Cavan made conflicting statements about the prospect of a single all-Ireland football team over the years: at the IFA's Annual General Meeting in 1979, he said that "two teams in a small country like this is nonsensical", however during the 1980s when Billy Bingham's Northern Ireland side qualified for the 1982 and 1986 FIFA World Cups, he commented: "with results like we have had over the last two years, who needs a United Irish soccer side?".

==Career==
Former Belfast Telegraph sports editor Malcolm Brodie spoke at his funeral of the esteem Mr Cavan had been held in across the globe through his role as FIFA vice-president. "His friends at home sometimes took him for granted and he was not fully appreciated by those to whom he had imparted much of his knowledge. Contrast that with the way he was held in Asia and Africa – it had to be seen to be believed." FIFA President Sepp Blatter said at his funeral "When I entered FIFA in 1975, Harry was the first person I met and, until the 1990s when he left FIFA, I was always with him and he was always with me. He always said I was his protege and I was. He believed in football's grassroots, in giving to the Third World rather than the commercialism that came in the Nineties." If Harry Cavan was alive today to see the first African World Cup, no doubt he would be saying "full marks to Sepp Blatter for getting it done."

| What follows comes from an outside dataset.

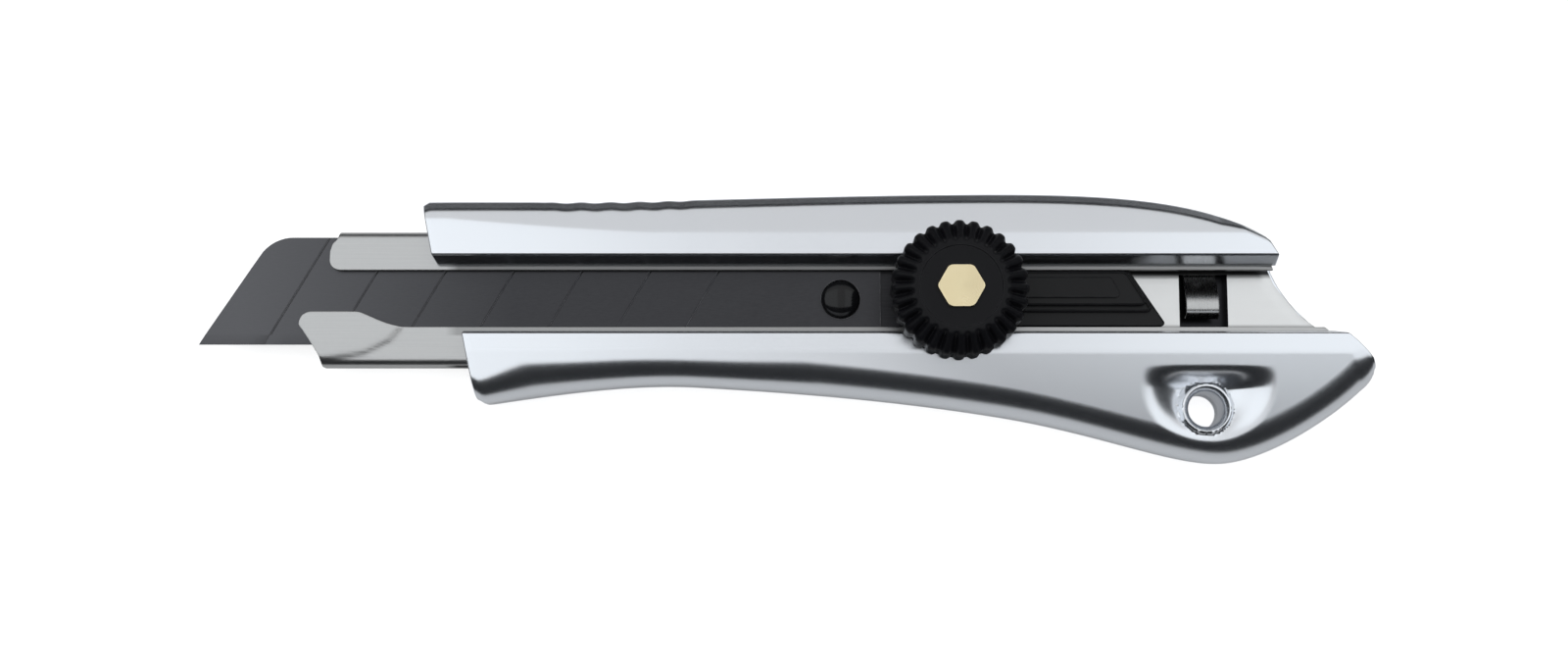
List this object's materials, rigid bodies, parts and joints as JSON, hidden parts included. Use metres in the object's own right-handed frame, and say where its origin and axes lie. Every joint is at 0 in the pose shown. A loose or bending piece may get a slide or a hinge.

Long-time Secretary of Ards F.C. in his birthplace of Newtownards, he held the title of its president from 1982 to 2000.

===1956–1973===
Harry Cavan spent most of his life as a full-time trade union official, first for the Association of Supervisory Staffs, Executives and Technicians (ASSET), which merged with the Association of Scientific Workers (AScW) in 1968 forming the Association of Scientific, Technical and Managerial Staffs (ASTMS). A member of the Northern Ireland Labour Party, he ran as an NILP candidate for Ards Council around 1956 in opposition to the Ulster Unionist Party. In 1963, he was the head selector for the 1963 England v Rest of the World football match. He considered football a great unifier across community divides. Despite this, some accused him of being uncharitable as in 1973 when he attempted to cancel a friendly game between the then World Champions, Brazil, and an all-Ireland select team. The game went ahead, although under the banner of southern club Shamrock Rovers F.C. rather than the original "Ireland XI", resulting in the permanent exclusion of Northern Ireland's captain, Derek Dougan from the team. This accusation ignores the fact of Dougan's age and non-selection for the previous five Northern Ireland games prior to this.

===1977===
In 1977 the inaugural staging of the FIFA World Youth Championship was held in Tunisia from 27 June to 10 July, when Harry Cavan chaired the Tournament Committee. He had spearheaded the creation of the World Youth Championship.

===1985===
In a report on the 3rd World Youth Championship in 1985 he wrote "The Youth Championship has been complimentary [sic] to the educational programmes which FIFA has organised in all the Confederations and evidence of its success is the remarkable results achieved by the 'Third World' teams. The substantial number of players who have progressed from Youth teams to the National 'A' teams and played in the FIFA World Cup or the Olympic Football Tournament, is most encouraging."

==Death and honours==
On his death FIFA said "One of football's most senior and long-serving statesmen has died. FIFA mourns the death of Harry H. Cavan of Northern Ireland, who died on Sunday, 16 January. In expressing its condolences to Mr. Cavan's family and to the Irish Football Association, FIFA also wishes to reiterate its deep appreciation of his contributions to football and FIFA during a distinguished career.

Cavan was awarded a CBE in the 1990 Birthday Honours for services to association football, having previously received an OBE in the 1977 New Year Honours.